文字を持たなかった昭和493 酷使してきた体(6)体質遺伝(目の病気)

昭和の鹿児島の農村を舞台に、昭和5(1930)年生まれのミヨ子(母)の来し方を軸にして庶民の暮らしぶりを綴っている。

 これからしばらくはミヨ子の病歴や体調の変化などについて記していくことにして、もともとあまり丈夫でなかったことや、農家の嫁としては多少の不調はがまんせざるを得ない背景があったこと、続いて病気などの三つの痕跡として、若いころの紡績工場勤務の際にできた下肢静脈瘤工場で機械に指を挟み指先が少し欠けていること、そして妊娠中の盲腸切除の痕について述べた。

 さて、ミヨ子は働き盛りのころから体質の遺伝について折に触れ心配していた。そのひとつは「目」だった。

 と言うのも、実母のハツノが60代の頃緑内障の手術を受けたからだ。きっかけは、目の鼻側の角にある膜のような部分(ここを何と呼ぶのか調べきれていない)がだんだんと広がり、黒目の近くにまでかかってくるようになったことだ。このままだと目が見えなくなるというので眼科にかかったところ緑内障と言われ、手術を受けたのだった<214>。

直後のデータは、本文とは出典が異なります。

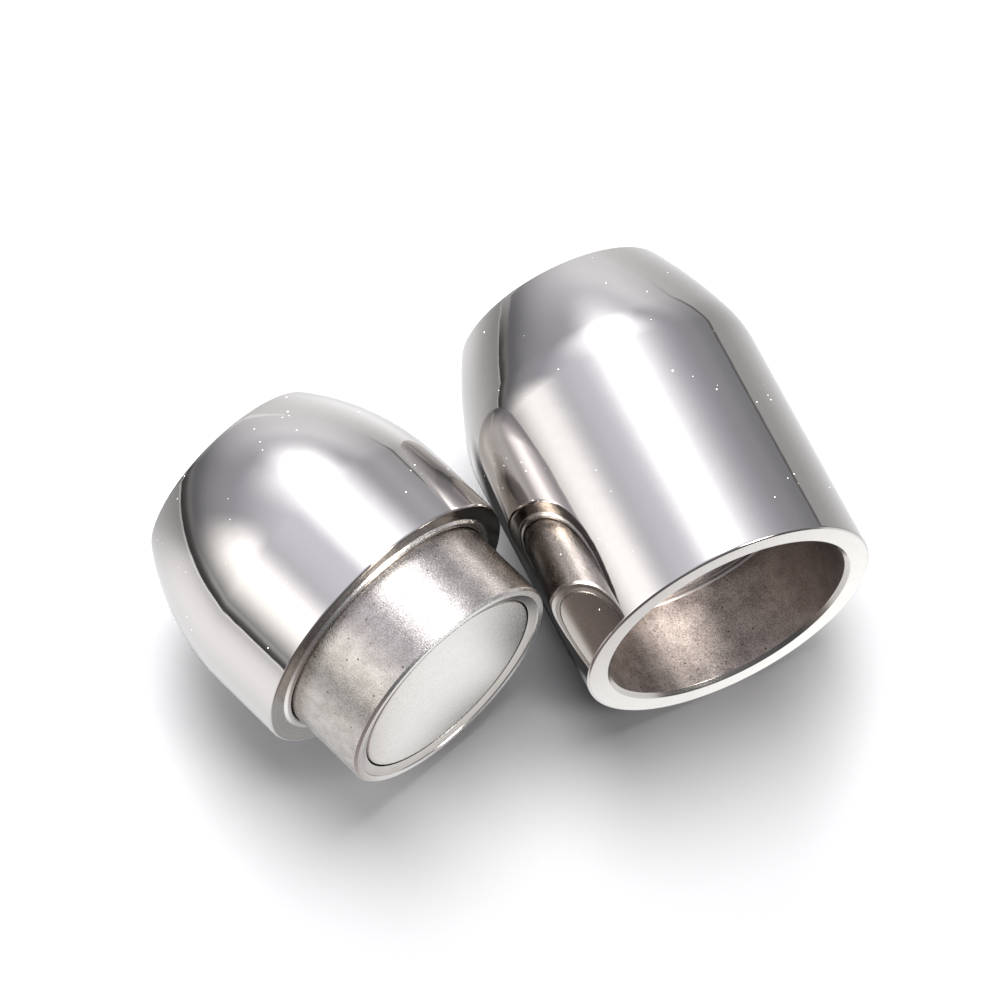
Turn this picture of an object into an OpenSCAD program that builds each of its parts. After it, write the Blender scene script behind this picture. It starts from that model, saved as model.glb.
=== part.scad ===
// Magnetic clasp for a round cord: two turned steel halves that lie side by side.
// The plug half carries a short steel cup with a magnet in its end.
// The socket half carries a bore that takes the cup, with a magnet in its floor.
// Each half is drawn along its own axis, with the meeting plane at 0 and the mouth towards +Z,
// and is then laid down on the surface.

/* [Shells] */
// Outside diameter of both shells
shell_d = 12; // [11:0.1:14]
// Radius of the arc that blends the straight side into the dome
blend_r = 4.8; // [3:0.1:4.8]
// Radius of the rounding on the edge of each mouth
edge_r = 0.1; // [0.05:0.01:0.2]

/* [Plug half] */
// Length of the shell, from its shoulder to its cord end
plug_shell_len = 8.65; // [8:0.05:12]
// Length of the shell's straight side
plug_straight = 3.5; // [2:0.1:3.7]
// Radius of the dome behind the straight side
plug_dome_r = 10; // [8:0.5:14]
// Diameter of the flat face at the cord end
plug_end_d = 8.6; // [8.2:0.1:9]
// Length of the cup that stands out of the shoulder
plug_len = 3.6; // [2.8:0.1:3.8]
// Depth of the seat that holds the cup in the shell
seat_depth = 1.6; // [1:0.1:2]
// Chamfer around the mouth of that seat
seat_chamfer = 0.15; // [0.05:0.01:0.3]
// Chamfer around the cup's end
cup_chamfer = 0.1; // [0.05:0.01:0.2]
// Width of the flat rim at the cup's end
cup_rim_w = 0.24; // [0.15:0.01:0.3]

/* [Socket half] */
// Length of the shell, from its rim to its cord end
socket_shell_len = 14.6; // [14:0.1:20]
// Length of the shell's straight side
socket_straight = 9.8; // [8:0.1:9.9]
// Radius of the dome behind the straight side
socket_dome_r = 20; // [15:1:26]
// Diameter of the flat face at the cord end
socket_end_d = 8.8; // [8.2:0.1:9]
// Diameter of the bore that takes the plug half's cup
bore_d = 10; // [9.8:0.05:10.4]
// Depth of that bore, from the rim to its floor
bore_depth = 3.9; // [3.7:0.1:4.6]
// Chamfer around the bore's mouth
bore_chamfer = 0.16; // [0.05:0.01:0.25]

/* [Magnets] */
// Diameter of each magnet
magnet_d = 8.3; // [7.5:0.1:8.6]
// Thickness of each magnet
magnet_t = 2.5; // [2:0.1:3]
// Chamfer on each magnet's edges
magnet_chamfer = 0.06; // [0.03:0.01:0.15]
// Depth of the plug magnet's face below the cup's end
plug_recess = 0.15; // [0.05:0.01:0.4]
// Depth of the socket magnet's face below the bore's floor
socket_recess = 0.1; // [0.05:0.01:0.4]
// Chamfer around the pocket in the bore's floor
pocket_chamfer = 0.15; // [0.05:0.01:0.3]

/* [Cord holes] */
// Diameter of the hole for the cord in each half
cord_d = 7; // [4:0.5:7.5]
// Depth of the cord hole in the plug half
plug_cord_depth = 5.5; // [3:0.1:6]
// Depth of the cord hole in the socket half
socket_cord_depth = 7; // [4:0.1:7.4]
// Chamfer around each cord hole's mouth
cord_chamfer = 0.2; // [0.1:0.05:0.3]

/* [Fits] */
// Radial play between the cup and the bore
plug_play = 0.07; // [0.05:0.01:0.15]
// Gap between the cup and its seat
cup_gap = 0.04; // [0.02:0.01:0.1]
// Gap between a magnet and its pocket
magnet_gap = 0.06; // [0.03:0.01:0.15]

/* [Lying] */
// Turn of the plug half from the socket half's direction
lie_turn = 17.5; // [0:0.5:30]
// How far the plug half's shoulder lies behind the socket half's rim
lie_back = 5.5; // [4:0.1:8]
// Gap between the two halves where they come closest
lie_gap = 0.15; // [0.1:0.05:2]

/* [Hidden] */
$fn = 96;

// How far a cutting tool runs past the face that it cuts
over = 1;
shell_r = shell_d / 2;
bore_r = bore_d / 2;
cup_r = bore_r - plug_play;
seat_r = cup_r + cup_gap;
magnet_r = magnet_d / 2;
pocket_r = magnet_r + magnet_gap;
cord_r = cord_d / 2;
cup_mouth_r = cup_r - cup_chamfer - cup_rim_w;

// Point at which two circles meet, on the side nearer the axis
function meeting(a, a_r, b, b_r) =
    let (gap = norm(b - a), u = (b - a) / gap)
    let (along = (a_r * a_r - b_r * b_r + gap * gap) / (2 * gap))
    a + along * u + sqrt(a_r * a_r - along * along) * [u.y, -u.x];

// Centre of the blend arc, as [radius, height] along a half's axis
function blend_centre(straight) = [shell_r - blend_r, -straight];

// Centre of a dome that passes through the end's edge and runs on from the blend arc
function dome_centre(straight, dome_r, end) =
    meeting(blend_centre(straight), dome_r - blend_r, end, dome_r);

// Point at which the blend arc runs into the dome
function joining(blend, dome, dome_r) = dome + dome_r * (blend - dome) / norm(blend - dome);

// Farthest reach of the plug half's shell to the side, measured from the middle of its shoulder
plug_end = [plug_end_d / 2, -plug_shell_len];
plug_blend = blend_centre(plug_straight);
plug_dome = dome_centre(plug_straight, plug_dome_r, plug_end);
plug_join = joining(plug_blend, plug_dome, plug_dome_r);
across = [cos(lie_turn), -sin(lie_turn)];
blend_angle = asin((plug_join.x - plug_dome.x) / plug_dome_r);
end_angle = asin((plug_end.x - plug_dome.x) / plug_dome_r);
reach = 90 - lie_turn > blend_angle ? plug_blend * across + blend_r
    : 90 - lie_turn > end_angle ? plug_dome * across + plug_dome_r
    : plug_end * across;

// The plug half lies beside the socket half, which points along -Y with its rim at 0
shoulder_side = (shell_r - edge_r) * cos(lie_turn) + edge_r;
cup_side = cup_r * cos(lie_turn) + (plug_len - cup_chamfer) * sin(lie_turn);
plug_x = -shell_r - lie_gap - max(shoulder_side, cup_side);
plug_y = lie_back;
low_x = plug_x - reach;
low_y = min(0, plug_y - plug_len * cos(lie_turn) - (cup_r - cup_chamfer) * sin(lie_turn));
high_y = max(socket_shell_len, plug_y + plug_shell_len * cos(lie_turn) + plug_end.x * sin(lie_turn));
middle = [(low_x + shell_r) / 2, (low_y + high_y) / 2];

// Half outline of a shell: straight side with a rounded mouth edge, blend arc and dome
module shell_outline(len, straight, dome_r, end_r) {
    blend = blend_centre(straight);
    dome = dome_centre(straight, dome_r, [end_r, -len]);
    join = joining(blend, dome, dome_r);
    translate([0, -len]) square([end_r, len]);
    translate([0, -straight]) square([shell_r, straight - edge_r]);
    translate([0, -2 * edge_r]) square([shell_r - edge_r, 2 * edge_r]);
    translate([shell_r - edge_r, -edge_r]) circle(r = edge_r);
    intersection() {
        translate(blend) circle(r = blend_r);
        translate([0, join.y]) square([shell_r, -straight - join.y]);
    }
    intersection() {
        translate(dome) circle(r = dome_r);
        translate([0, -len]) square([shell_r, len + join.y]);
    }
}

// Cutting tool for a hole that goes down from a face at height z, with a chamfer at its mouth
module hole(z, r, depth, chamfer) {
    translate([0, 0, z - depth]) cylinder(h = depth + over, r = r);
    translate([0, 0, z - chamfer]) cylinder(h = chamfer, r1 = r, r2 = r + chamfer);
}

// Cutting tool for the cord's hole, which goes in from the cord end
module cord_hole(len, depth) {
    mirror([0, 0, 1]) hole(len, cord_r, depth, cord_chamfer);
}

module magnet(face_z) {
    inner_r = magnet_r - magnet_chamfer;
    translate([0, 0, face_z - magnet_chamfer]) cylinder(h = magnet_chamfer, r1 = magnet_r, r2 = inner_r);
    translate([0, 0, face_z - magnet_t + magnet_chamfer]) cylinder(h = magnet_t - 2 * magnet_chamfer, r = magnet_r);
    translate([0, 0, face_z - magnet_t]) cylinder(h = magnet_chamfer, r1 = inner_r, r2 = magnet_r);
}

// Lays a half down with its mouth towards -Y, turned about the upright
module lay(at, turn) {
    translate([at.x - middle.x, at.y - middle.y, shell_r]) rotate([90, 0, turn]) children();
}

module lay_plug() {
    lay([plug_x, plug_y], lie_turn) children();
}

module lay_socket() {
    lay([0, 0], 0) children();
}

// Polished shell of the plug half, with a seat for the cup and a hole for the cord
module plug_shell() {
    color([0.80, 0.79, 0.78]) lay_plug() difference() {
        rotate_extrude() shell_outline(plug_shell_len, plug_straight, plug_dome_r, plug_end.x);
        hole(0, seat_r, seat_depth, seat_chamfer);
        cord_hole(plug_shell_len, plug_cord_depth);
    }
}

// Satin cup that stands out of the shoulder and carries the magnet
module plug_cup() {
    back = -seat_depth + cup_gap;
    color([0.66, 0.64, 0.61]) lay_plug() difference() {
        union() {
            translate([0, 0, back]) cylinder(h = plug_len - cup_chamfer - back, r = cup_r);
            translate([0, 0, plug_len - cup_chamfer])
                cylinder(h = cup_chamfer, r1 = cup_r, r2 = cup_r - cup_chamfer);
        }
        translate([0, 0, plug_len - plug_recess - magnet_t - magnet_gap])
            cylinder(h = magnet_t + plug_recess + over, r = pocket_r);
        translate([0, 0, plug_len - plug_recess])
            cylinder(h = plug_recess, r1 = pocket_r, r2 = cup_mouth_r);
    }
}

module plug_magnet() {
    color([0.86, 0.86, 0.84]) lay_plug() magnet(plug_len - plug_recess);
}

// Polished shell of the socket half, with the bore, the magnet's pocket and a hole for the cord
module socket_shell() {
    color([0.82, 0.81, 0.80]) lay_socket() difference() {
        rotate_extrude() shell_outline(socket_shell_len, socket_straight, socket_dome_r, socket_end_d / 2);
        hole(0, bore_r, bore_depth, bore_chamfer);
        hole(-bore_depth, pocket_r, magnet_t + socket_recess + magnet_gap, pocket_chamfer);
        cord_hole(socket_shell_len, socket_cord_depth);
    }
}

module socket_magnet() {
    color([0.70, 0.70, 0.69]) lay_socket() magnet(-bore_depth - socket_recess);
}

plug_shell();
plug_cup();
plug_magnet();
socket_shell();
socket_magnet();
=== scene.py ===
# %% [markdown]
# # A magnetic clasp, dressed for a product photograph
# The clasp is two turned steel halves that lie side by side on a pale board. The plug half carries a short
# satin cup with a magnet in its end, and the socket half has a blasted bore that takes the cup. The packed
# CAD model says where everything is, and this lesson gives it the surfaces of real steel. All of it is turned on
# a lathe, so one rule makes every piece: a half outline, swept round.

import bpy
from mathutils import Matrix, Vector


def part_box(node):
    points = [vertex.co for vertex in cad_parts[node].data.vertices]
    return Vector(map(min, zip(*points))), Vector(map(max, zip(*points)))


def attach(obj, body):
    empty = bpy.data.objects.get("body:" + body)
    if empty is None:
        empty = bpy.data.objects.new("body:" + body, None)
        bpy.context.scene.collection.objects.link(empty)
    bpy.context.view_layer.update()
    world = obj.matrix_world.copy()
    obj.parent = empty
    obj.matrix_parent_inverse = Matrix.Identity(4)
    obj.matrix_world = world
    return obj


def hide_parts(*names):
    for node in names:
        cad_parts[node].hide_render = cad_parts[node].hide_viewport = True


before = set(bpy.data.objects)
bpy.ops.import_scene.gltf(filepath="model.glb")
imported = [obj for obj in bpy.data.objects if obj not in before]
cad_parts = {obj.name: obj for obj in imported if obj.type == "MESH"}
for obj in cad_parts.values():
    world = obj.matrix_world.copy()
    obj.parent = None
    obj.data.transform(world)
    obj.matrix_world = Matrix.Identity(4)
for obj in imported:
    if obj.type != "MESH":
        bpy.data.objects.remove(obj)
print("CAD nodes:", sorted(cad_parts))

# %% Millimetres
import math

import bpy
from mathutils import Euler, Vector

MM = 0.001
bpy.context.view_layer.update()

# %% [markdown]
# ## The camera
# The two mouths in the photograph are circles seen at a slant, and their outlines give the camera more exactly
# than moving it by eye: about 63 degrees above the board and a little to the left of the socket half's axis,
# far away behind a long lens, so that the halves hardly shrink with distance.

# %% Place the camera
CAMERA_AZIMUTH = math.radians(-25.5)
CAMERA_ELEVATION = math.radians(63.33)
CAMERA_DISTANCE = 360 * MM
LENS_LENGTH = 336.8
LOOK_AT = Vector((0.815, 0.902, 6.0)) * MM


def new_object(name, data):
    """A new object with the given data, linked to the scene."""
    thing = bpy.data.objects.new(name, data)
    bpy.context.scene.collection.objects.link(thing)
    return thing


towards_camera = Vector((
    math.sin(CAMERA_AZIMUTH) * math.cos(CAMERA_ELEVATION),
    -math.cos(CAMERA_AZIMUTH) * math.cos(CAMERA_ELEVATION),
    math.sin(CAMERA_ELEVATION),
))
camera_data = bpy.data.cameras.new("product_camera")
camera_data.lens = LENS_LENGTH
camera_data.clip_start = 10 * MM
camera_data.clip_end = 5000 * MM
camera = new_object("product_camera", camera_data)
camera.location = LOOK_AT + towards_camera * CAMERA_DISTANCE
camera.rotation_mode = "QUATERNION"
camera.rotation_quaternion = (-towards_camera).to_track_quat("-Z", "Y")
bpy.context.scene.camera = camera
print("camera stands at", [round(v / MM, 1) for v in camera.location], "mm")

# %% [markdown]
# ## Small helpers for node trees
# Node trees can be drawn by hand, but in code they can be read and run again. These helpers add a node, join
# its sockets and set its values in one line, so the cells below read as recipes. They know nothing about the
# clasp.

# %% Node helpers
FLOAT = "NodeSocketFloat"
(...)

 昭和40年代くらいのことととて手術も大変だったが、手術についてはハツノ自身について書く機会に譲る。ともかく、手術を受けたハツノの体験談から、視力を失うことへの不安が常にミヨ子について回るようになった。そしてことあるごとに
「遺伝と言うからね。私も目が悪くなるかもしれない」
と口にした。

 娘の二三四(わたし)にも
「目が悪くなったらは遺伝だからね。具合が悪いときは必ずお医者さんへ行きなさいよ」
と口を酸っぱくして勧めたものだ。まだ青春を謳歌していた二三四は、そんな「遠い将来」のことはピンと来なかったし、自分に何かある頃には医学はもっと発達しているだろうと楽観もしていたが。

 ただ、5人きょうだいであるミヨ子の下の弟は、年をとってからハツノのように「膜」が広がってきて、緑内障という診断だったかはわからないが手術も受けた。手術を受けたにも関わらず晩年は視力が低下し、亡くなる前にほとんど見えなくなっていたようだ(つまり姉のミヨ子よりも先に亡くなっている)。

 ではミヨ子自身はその後どうかと言うと。70代後半くらいから眼科にかかり始め、定期的に通院し点眼薬を処方してもらっている。目を酷使しないよう気をつけている、と本人は言うが、もともと読書家というわけでもないし、テレビを見る時間が長すぎないようにする程度のようだ。点眼薬は手放せないが、93歳という年齢相応とも言える。つまり、恐れていた「遺伝による目の病気」は回避できている状態だ。

 ただし、緑内障は場合によっては遺伝的要素が働くこともあるらしい。その意味では、ミヨ子の「用心」は無駄ではなかったのかもしれない。 

<214>改めて緑内障について検索してみたが、緑内障のメカニズムと上述した「膜」の問題は関係がないようだ。当時は「緑内障」と言われ手術も受け、周囲も長らくそのつもりでいたのだが、ほんとうの病名は違うのかもしれない。